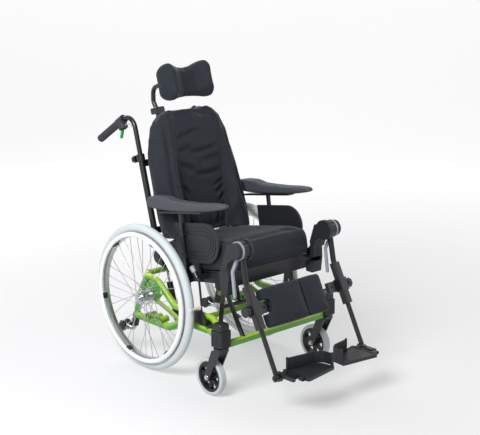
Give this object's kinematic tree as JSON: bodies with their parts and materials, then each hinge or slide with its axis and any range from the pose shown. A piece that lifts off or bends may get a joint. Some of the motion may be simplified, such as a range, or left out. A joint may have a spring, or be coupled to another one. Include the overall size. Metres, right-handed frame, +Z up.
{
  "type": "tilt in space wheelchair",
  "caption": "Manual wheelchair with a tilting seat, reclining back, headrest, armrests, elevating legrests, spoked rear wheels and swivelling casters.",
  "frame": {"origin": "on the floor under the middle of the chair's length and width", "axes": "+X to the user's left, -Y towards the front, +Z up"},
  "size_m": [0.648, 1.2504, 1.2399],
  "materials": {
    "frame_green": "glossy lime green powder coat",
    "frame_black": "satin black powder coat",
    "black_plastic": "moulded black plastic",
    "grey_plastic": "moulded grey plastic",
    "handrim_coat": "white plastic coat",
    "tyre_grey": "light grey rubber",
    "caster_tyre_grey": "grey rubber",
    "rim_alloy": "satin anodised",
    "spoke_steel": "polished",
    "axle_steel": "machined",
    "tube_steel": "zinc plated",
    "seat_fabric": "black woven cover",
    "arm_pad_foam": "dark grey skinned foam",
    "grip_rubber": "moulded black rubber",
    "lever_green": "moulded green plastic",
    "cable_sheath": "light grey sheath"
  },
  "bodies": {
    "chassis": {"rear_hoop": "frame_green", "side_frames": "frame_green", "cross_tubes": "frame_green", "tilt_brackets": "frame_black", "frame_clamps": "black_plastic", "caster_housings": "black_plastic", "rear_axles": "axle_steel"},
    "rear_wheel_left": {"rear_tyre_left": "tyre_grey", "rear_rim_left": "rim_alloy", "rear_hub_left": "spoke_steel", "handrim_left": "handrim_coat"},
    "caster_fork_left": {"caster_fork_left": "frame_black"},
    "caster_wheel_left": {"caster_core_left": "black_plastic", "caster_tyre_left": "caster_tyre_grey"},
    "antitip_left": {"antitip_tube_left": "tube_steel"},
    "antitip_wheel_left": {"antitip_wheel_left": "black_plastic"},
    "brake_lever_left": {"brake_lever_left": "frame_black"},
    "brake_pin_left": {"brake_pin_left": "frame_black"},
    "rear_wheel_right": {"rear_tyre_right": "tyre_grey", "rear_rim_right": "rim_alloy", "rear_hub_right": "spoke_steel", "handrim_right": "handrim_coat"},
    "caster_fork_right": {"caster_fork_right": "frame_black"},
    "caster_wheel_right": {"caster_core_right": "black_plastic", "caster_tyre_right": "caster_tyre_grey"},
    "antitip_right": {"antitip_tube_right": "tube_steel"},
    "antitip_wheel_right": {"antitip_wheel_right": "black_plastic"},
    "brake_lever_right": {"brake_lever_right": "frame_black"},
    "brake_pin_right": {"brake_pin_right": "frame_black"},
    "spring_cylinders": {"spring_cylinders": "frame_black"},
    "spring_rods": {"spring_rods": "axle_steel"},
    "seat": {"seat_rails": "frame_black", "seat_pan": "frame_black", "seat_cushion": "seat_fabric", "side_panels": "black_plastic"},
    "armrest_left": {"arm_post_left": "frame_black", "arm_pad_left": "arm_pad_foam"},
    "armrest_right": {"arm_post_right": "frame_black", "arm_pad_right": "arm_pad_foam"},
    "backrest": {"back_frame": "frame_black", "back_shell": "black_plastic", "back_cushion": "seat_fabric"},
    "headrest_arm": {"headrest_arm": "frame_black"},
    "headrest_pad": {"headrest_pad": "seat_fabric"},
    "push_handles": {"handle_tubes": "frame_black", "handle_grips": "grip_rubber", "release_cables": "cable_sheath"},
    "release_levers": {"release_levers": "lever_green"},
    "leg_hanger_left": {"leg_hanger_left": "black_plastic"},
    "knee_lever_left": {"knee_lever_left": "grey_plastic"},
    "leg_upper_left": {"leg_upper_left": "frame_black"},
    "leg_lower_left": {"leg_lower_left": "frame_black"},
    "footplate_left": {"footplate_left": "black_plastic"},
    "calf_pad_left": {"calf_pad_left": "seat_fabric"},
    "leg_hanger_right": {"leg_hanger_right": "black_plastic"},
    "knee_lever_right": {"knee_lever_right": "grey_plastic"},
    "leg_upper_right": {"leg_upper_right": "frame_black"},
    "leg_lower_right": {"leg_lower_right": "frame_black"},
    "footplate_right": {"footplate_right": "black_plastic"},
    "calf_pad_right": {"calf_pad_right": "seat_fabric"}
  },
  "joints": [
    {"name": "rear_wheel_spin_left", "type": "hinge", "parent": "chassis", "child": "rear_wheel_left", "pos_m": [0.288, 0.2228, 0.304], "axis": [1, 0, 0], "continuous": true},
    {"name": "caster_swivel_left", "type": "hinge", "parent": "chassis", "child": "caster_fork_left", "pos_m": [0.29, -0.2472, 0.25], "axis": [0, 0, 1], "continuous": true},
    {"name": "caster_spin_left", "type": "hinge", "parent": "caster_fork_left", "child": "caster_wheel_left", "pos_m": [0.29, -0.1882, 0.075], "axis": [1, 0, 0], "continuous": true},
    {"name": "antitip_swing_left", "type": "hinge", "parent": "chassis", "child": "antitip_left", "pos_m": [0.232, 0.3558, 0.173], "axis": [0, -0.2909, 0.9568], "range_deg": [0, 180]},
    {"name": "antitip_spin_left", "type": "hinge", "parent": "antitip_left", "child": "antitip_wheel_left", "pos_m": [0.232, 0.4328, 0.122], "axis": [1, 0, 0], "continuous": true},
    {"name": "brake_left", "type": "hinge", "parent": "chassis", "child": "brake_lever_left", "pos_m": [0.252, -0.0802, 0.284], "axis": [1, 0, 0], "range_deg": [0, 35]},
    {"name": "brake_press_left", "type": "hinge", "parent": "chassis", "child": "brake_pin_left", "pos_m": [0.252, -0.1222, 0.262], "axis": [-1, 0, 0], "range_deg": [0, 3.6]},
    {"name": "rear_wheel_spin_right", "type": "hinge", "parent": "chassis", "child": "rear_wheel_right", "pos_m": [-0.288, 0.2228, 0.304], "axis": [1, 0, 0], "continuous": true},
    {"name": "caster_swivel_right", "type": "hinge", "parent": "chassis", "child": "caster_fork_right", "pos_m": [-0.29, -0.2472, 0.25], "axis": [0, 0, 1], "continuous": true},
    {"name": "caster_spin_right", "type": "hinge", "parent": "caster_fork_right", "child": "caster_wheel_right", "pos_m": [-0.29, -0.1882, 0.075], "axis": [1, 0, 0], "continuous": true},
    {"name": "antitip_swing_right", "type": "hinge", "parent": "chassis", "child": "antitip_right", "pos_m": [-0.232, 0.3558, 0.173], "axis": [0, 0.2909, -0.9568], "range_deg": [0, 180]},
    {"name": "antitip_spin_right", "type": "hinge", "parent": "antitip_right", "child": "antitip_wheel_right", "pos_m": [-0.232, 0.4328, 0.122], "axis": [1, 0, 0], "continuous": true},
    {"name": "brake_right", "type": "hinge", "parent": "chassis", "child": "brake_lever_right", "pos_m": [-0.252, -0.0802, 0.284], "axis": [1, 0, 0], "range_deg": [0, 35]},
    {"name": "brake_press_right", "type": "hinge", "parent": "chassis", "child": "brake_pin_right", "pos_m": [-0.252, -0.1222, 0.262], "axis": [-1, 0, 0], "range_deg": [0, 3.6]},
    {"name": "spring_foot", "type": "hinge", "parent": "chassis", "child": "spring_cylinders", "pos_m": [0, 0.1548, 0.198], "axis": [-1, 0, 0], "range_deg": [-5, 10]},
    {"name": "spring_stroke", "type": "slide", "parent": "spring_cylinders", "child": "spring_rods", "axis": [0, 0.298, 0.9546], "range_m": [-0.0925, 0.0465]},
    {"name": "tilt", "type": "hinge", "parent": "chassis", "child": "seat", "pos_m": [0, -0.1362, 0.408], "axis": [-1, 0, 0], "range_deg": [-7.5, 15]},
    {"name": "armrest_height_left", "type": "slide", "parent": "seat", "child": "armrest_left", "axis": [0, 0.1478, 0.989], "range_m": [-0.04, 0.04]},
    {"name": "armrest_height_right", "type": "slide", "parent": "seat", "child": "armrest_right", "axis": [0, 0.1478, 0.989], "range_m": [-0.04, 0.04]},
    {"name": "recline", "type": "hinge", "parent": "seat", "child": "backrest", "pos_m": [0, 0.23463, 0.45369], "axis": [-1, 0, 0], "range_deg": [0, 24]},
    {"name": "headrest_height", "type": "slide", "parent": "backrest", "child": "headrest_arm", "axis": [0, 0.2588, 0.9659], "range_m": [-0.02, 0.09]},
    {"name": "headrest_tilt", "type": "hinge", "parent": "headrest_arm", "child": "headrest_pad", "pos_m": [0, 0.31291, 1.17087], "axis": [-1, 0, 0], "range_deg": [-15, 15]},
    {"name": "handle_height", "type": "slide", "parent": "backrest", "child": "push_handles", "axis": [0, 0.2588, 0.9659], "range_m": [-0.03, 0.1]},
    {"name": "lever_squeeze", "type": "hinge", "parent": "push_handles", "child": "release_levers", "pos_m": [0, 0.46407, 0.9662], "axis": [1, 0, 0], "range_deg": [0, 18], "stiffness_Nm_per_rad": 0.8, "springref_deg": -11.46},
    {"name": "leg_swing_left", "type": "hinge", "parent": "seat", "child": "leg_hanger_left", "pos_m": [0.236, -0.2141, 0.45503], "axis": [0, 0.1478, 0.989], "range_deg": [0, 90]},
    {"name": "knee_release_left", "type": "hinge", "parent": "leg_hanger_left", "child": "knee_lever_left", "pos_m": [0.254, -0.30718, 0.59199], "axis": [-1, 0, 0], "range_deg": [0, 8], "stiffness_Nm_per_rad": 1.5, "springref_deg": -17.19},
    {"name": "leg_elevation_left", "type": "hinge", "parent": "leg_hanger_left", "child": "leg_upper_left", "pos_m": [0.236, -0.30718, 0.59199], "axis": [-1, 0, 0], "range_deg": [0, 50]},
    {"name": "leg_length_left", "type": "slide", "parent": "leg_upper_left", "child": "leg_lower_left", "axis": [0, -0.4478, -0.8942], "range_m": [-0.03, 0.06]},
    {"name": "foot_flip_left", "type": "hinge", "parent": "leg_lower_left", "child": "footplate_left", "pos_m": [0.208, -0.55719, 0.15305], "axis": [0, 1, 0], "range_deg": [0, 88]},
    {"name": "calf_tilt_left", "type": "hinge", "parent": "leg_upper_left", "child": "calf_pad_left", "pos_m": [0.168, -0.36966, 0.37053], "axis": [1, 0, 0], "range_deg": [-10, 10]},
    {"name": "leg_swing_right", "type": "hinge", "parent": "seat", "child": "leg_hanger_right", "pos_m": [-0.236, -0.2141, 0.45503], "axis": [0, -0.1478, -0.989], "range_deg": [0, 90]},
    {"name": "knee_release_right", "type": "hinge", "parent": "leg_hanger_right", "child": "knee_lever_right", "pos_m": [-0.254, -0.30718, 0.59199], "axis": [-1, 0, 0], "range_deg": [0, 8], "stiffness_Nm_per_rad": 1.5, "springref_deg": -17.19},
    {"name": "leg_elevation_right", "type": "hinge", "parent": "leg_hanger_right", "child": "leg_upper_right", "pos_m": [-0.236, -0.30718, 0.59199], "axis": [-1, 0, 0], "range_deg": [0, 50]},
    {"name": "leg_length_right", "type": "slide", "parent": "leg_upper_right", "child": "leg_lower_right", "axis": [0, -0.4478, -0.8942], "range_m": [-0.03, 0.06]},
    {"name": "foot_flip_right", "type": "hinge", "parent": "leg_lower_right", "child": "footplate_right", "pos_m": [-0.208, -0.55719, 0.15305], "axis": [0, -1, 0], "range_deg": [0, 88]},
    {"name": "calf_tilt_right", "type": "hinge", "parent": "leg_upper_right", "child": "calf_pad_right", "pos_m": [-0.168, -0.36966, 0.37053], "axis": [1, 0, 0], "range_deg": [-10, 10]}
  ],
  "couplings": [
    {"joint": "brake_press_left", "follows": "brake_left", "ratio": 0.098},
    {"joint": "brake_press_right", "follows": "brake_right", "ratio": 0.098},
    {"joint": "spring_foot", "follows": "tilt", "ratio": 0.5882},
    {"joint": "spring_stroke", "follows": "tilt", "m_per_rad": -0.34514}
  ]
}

+--

**WRITTEN REQUEST**
In the material above, find each line that contains the word "with", and select it.

**OUTPUT OF THE TASK**
Give this object's kinematic tree as JSON: bodies with their parts and materials, then each hinge or slide with its axis and any range from the pose shown. A piece that lifts off or bends may get a joint. Some of the motion may be simplified, such as a range, or left out. A joint may have a spring, or be coupled to another one. Include the overall size. Metres, right-handed frame, +Z up.
  "caption": "Manual wheelchair with a tilting seat, reclining back, headrest, armrests, elevating legrests, spoked rear wheels and swivelling casters.",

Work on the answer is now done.